As we define “thinness” as something beautiful, something worth praising, we inadvertently make “not-thinness” something worth being embarrassed by and something worth shaming and feeling shame for being. It results in women who are naturally born thin and may have never experienced the challenges of weight loss pointing and laughing at non-thin women for having to grunt and sweat to get “the prize.” It results in eating disorders being a “normalized thing,” because the “thing” helps you get the prize. It results in a billion-dollar diet industry, fueled by people’s fervent desires to benefit from the privileges bestowed upon those who aren’t chastised or made to be the butt of jokes or stared at or frowned upon for being fat. It affects your body image – of course your fat body couldn’t possibly be considered beautiful. It’s fat.
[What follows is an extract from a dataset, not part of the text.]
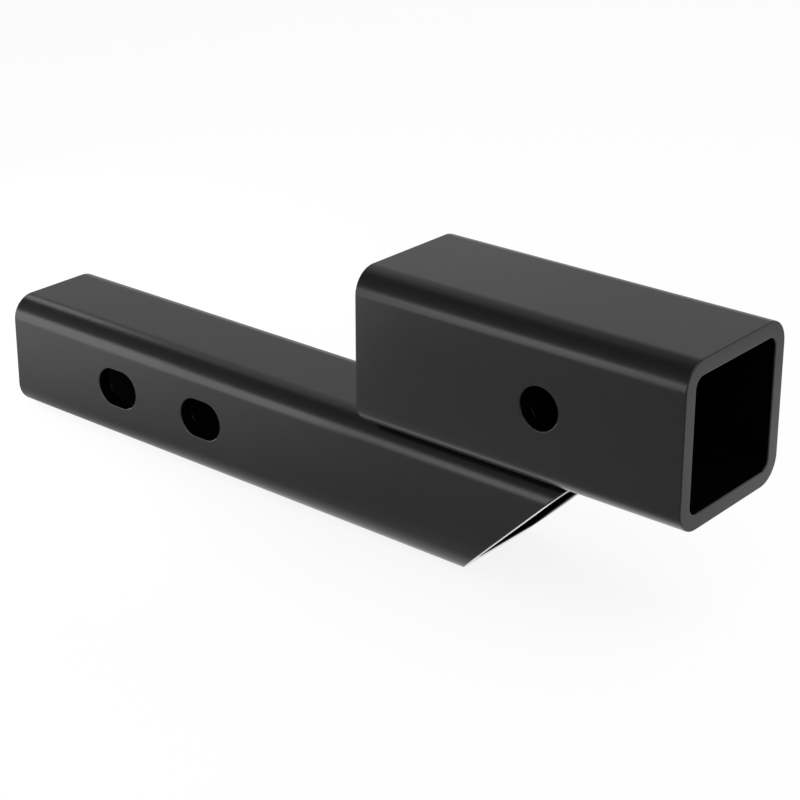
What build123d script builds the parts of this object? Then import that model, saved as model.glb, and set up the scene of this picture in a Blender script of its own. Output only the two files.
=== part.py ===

Making beauty a prize to only be enjoyed by a few creates people who are hell bent on playing the role of gate keeper. In a world where “beauty” can garner wealth, promotion (which can, depending on the industry, lead to wealth), favor, companionship and more; if you’re someone who benefits from “beautiful,” why the hell wouldn’t you fight to protect your privilege? People need to fit into that narrow definition of beautiful – like you – in order to feel privilege. And, if they circumvent these apparent steps to privilege somehow, then something must be wrong! They must be put in their place.

Being that beautiful gate keeper, at the same time, also creates a desire for people who will stop at nothing to be able to benefit from being “beautiful.” Spending hours daily or weekly to have that straight hair; buying skin creams for every part of their bodies in order to be an, ahem, “fairer maiden;” starving themselves to be thinner… cosmetic surgeries are as much of a thing as they are for a reason. And, once you’ve toiled and struggled to finally fit into that narrow ideal of beauty, guess what? Now, it’s your turn to be able to benefit from that pretty privilege! Yes! Men come flying out of the woodwork! Jobs! Opportunity! Now you, too, can snark on and shade the fat, the black, and the nappy heads for not conforming to the standard in the same way you have! How dare they not try to conform… you’ll show them!

With so much on the line for beauty’s sake, you’d think my friend would be right and I’d agree with him. You’d think that making beauty less of a high-stakes game would be the goal, and we’d do so by ceasing to call black women beautiful, right?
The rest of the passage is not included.